| Task |
Your task is to gather the lines below that hold the string "from".

| Data in this exercise |
## BEGIN

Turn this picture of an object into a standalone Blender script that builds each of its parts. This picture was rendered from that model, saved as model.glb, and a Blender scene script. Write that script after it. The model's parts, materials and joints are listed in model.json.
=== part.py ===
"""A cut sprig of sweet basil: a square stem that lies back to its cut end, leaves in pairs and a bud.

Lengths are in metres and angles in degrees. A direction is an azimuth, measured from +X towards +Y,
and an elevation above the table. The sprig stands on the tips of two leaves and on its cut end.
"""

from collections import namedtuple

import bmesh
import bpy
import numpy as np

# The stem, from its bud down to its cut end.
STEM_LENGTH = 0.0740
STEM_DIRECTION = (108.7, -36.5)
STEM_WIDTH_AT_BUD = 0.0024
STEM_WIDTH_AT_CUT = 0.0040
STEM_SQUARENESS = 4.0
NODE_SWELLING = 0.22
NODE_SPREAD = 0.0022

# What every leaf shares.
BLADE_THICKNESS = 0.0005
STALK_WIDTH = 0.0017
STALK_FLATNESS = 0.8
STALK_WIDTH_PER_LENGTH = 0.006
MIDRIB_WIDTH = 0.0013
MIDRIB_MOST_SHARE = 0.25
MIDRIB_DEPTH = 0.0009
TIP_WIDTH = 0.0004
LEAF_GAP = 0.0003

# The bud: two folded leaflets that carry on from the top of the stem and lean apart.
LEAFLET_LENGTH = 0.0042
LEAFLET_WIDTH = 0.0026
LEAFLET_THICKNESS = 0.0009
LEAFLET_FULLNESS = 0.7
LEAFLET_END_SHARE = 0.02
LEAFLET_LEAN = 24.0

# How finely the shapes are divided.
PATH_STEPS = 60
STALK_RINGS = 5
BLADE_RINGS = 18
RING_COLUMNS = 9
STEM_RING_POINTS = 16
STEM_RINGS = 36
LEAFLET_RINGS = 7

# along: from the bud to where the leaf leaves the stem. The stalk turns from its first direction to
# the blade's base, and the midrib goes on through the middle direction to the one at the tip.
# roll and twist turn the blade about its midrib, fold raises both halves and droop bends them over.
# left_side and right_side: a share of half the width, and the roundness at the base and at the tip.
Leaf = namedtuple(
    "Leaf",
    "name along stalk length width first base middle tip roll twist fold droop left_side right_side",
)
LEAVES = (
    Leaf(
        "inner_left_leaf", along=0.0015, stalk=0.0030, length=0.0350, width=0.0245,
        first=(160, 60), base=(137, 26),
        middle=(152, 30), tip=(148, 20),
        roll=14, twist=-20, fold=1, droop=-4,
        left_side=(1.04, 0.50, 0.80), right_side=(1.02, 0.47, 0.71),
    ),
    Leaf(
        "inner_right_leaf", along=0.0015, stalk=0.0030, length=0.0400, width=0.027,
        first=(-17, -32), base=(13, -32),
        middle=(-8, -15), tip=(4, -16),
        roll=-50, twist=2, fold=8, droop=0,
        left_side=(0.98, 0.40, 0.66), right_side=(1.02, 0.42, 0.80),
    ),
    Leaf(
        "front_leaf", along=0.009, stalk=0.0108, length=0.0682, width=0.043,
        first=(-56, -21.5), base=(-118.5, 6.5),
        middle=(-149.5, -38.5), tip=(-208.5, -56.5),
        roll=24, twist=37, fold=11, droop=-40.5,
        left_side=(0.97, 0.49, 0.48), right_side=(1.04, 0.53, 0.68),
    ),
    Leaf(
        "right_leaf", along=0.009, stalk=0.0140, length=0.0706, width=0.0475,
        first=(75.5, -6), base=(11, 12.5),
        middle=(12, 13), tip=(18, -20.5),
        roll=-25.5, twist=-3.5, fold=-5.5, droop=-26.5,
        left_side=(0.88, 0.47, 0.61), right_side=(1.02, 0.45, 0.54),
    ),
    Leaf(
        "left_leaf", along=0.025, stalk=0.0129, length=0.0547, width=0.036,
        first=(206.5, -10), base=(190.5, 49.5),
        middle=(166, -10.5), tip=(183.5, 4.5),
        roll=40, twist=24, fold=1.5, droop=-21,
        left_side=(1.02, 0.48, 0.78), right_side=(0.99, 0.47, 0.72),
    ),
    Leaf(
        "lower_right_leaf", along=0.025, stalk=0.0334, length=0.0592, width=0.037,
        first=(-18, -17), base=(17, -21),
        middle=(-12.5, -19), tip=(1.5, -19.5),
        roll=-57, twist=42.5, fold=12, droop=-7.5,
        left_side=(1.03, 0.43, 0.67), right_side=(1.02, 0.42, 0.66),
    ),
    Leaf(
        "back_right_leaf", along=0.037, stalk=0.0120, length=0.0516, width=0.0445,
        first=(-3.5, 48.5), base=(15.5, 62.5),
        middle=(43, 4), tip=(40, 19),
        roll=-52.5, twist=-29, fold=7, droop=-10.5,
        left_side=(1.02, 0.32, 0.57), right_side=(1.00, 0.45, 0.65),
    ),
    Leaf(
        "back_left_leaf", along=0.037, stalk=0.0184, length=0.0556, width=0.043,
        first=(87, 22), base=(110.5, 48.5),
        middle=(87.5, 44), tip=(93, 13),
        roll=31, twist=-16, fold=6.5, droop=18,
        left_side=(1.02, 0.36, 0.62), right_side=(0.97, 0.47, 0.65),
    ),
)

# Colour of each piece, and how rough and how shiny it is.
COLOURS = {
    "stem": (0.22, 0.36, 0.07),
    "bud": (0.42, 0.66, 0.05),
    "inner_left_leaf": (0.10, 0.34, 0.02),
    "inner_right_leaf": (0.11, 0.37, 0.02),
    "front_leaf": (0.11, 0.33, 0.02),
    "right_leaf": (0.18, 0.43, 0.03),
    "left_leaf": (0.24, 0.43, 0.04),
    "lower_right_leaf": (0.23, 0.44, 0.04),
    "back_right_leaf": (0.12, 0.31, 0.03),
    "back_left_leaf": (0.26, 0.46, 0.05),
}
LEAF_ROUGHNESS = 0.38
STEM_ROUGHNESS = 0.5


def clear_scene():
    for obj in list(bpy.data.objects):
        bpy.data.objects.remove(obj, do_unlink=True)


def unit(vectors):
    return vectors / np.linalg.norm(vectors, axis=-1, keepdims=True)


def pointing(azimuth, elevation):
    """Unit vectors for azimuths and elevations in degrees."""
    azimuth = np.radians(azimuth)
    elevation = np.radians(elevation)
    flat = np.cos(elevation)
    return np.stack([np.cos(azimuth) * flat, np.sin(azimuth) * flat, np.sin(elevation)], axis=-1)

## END
## BEGIN

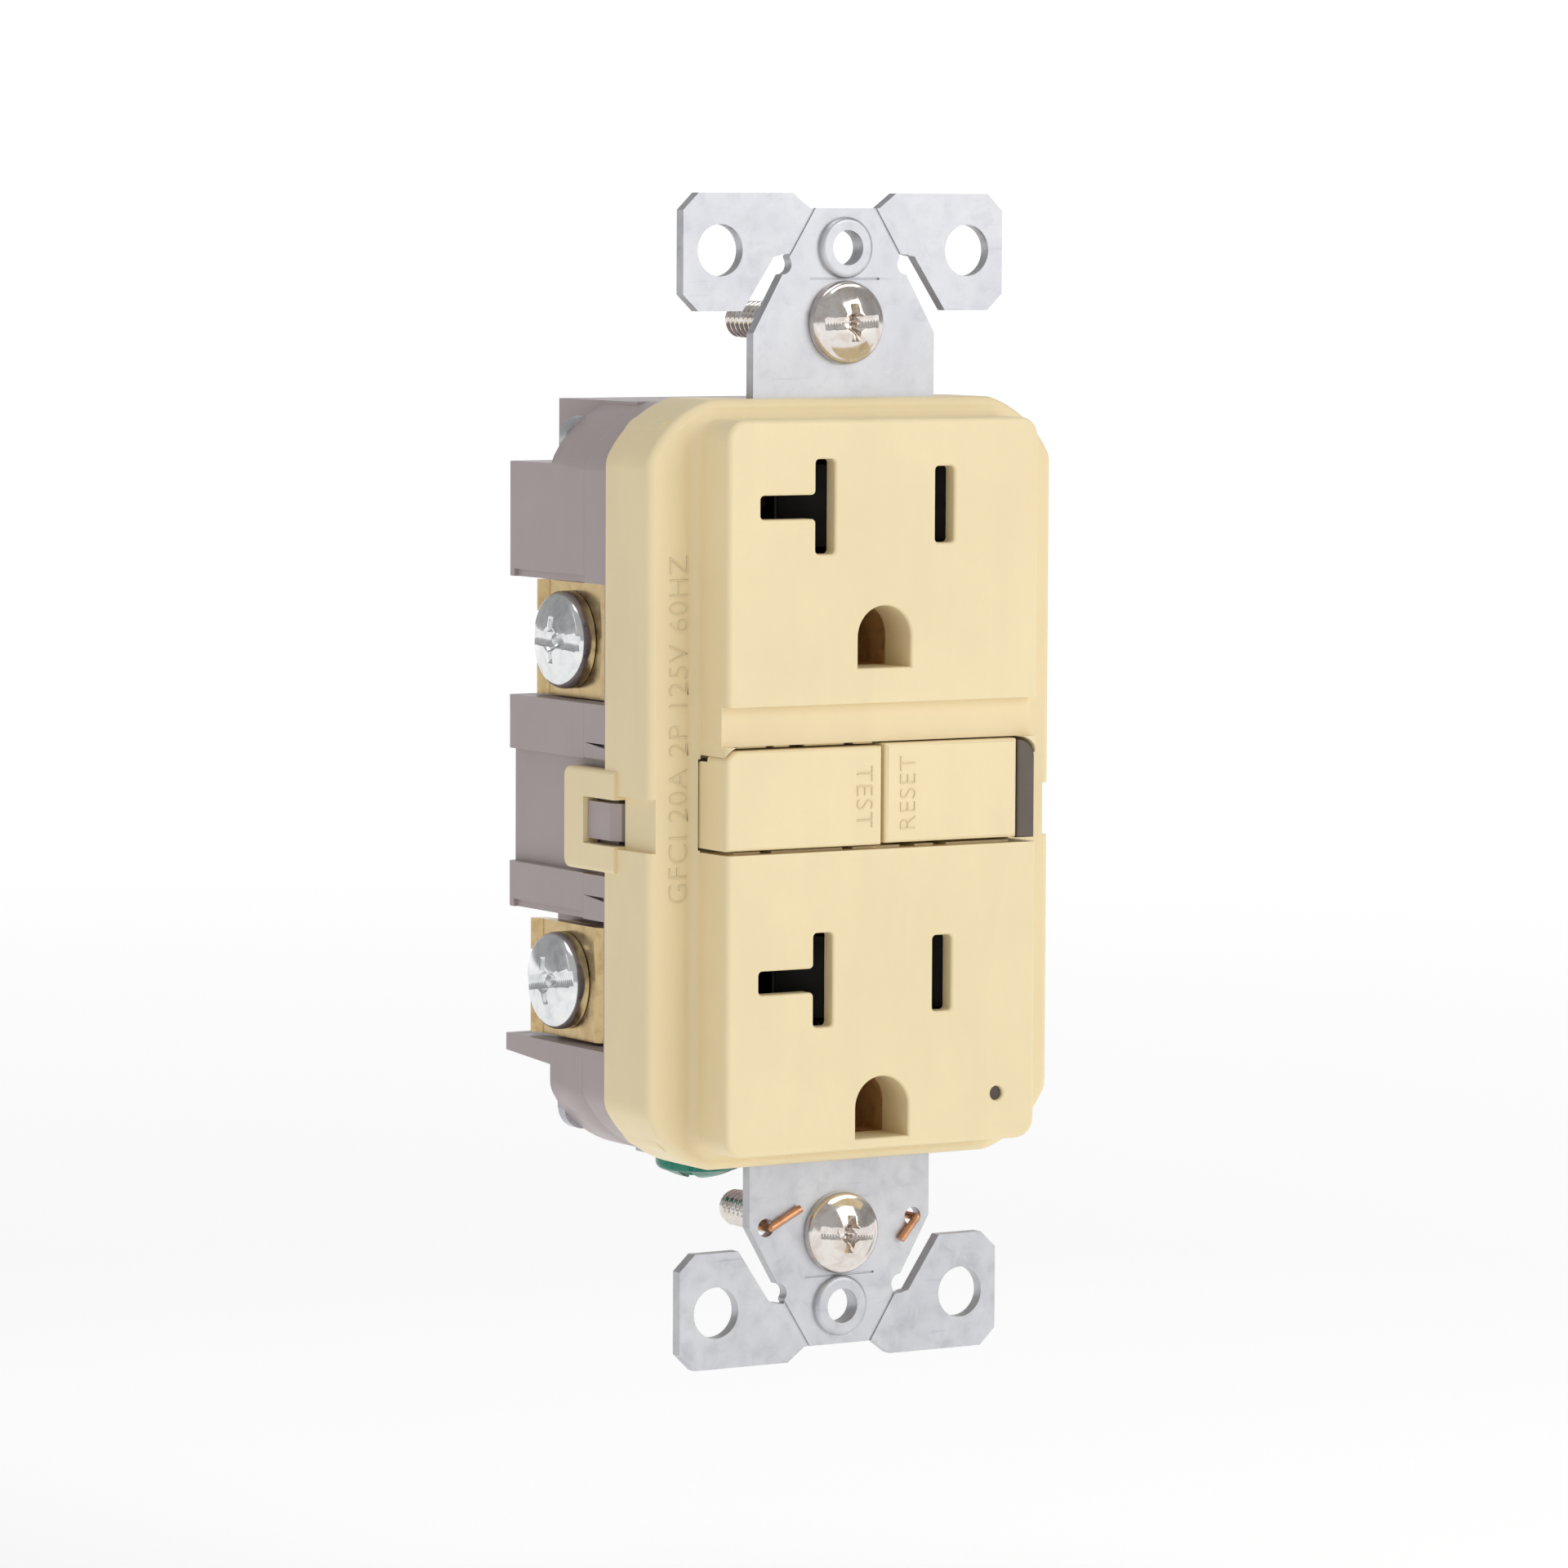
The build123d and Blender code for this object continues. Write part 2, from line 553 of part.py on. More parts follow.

## END

| Exercise output |
Turn this picture of an object into a standalone Blender script that builds each of its parts. This picture was rendered from that model, saved as model.glb, and a Blender scene script. Write that script after it. The model's parts, materials and joints are listed in model.json.
Lengths are in metres and angles in degrees. A direction is an azimuth, measured from +X towards +Y,
from collections import namedtuple
# The stem, from its bud down to its cut end.
# The bud: two folded leaflets that carry on from the top of the stem and lean apart.
# along: from the bud to where the leaf leaves the stem. The stalk turns from its first direction to
The build123d and Blender code for this object continues. Write part 2, from line 553 of part.py on. More parts follow.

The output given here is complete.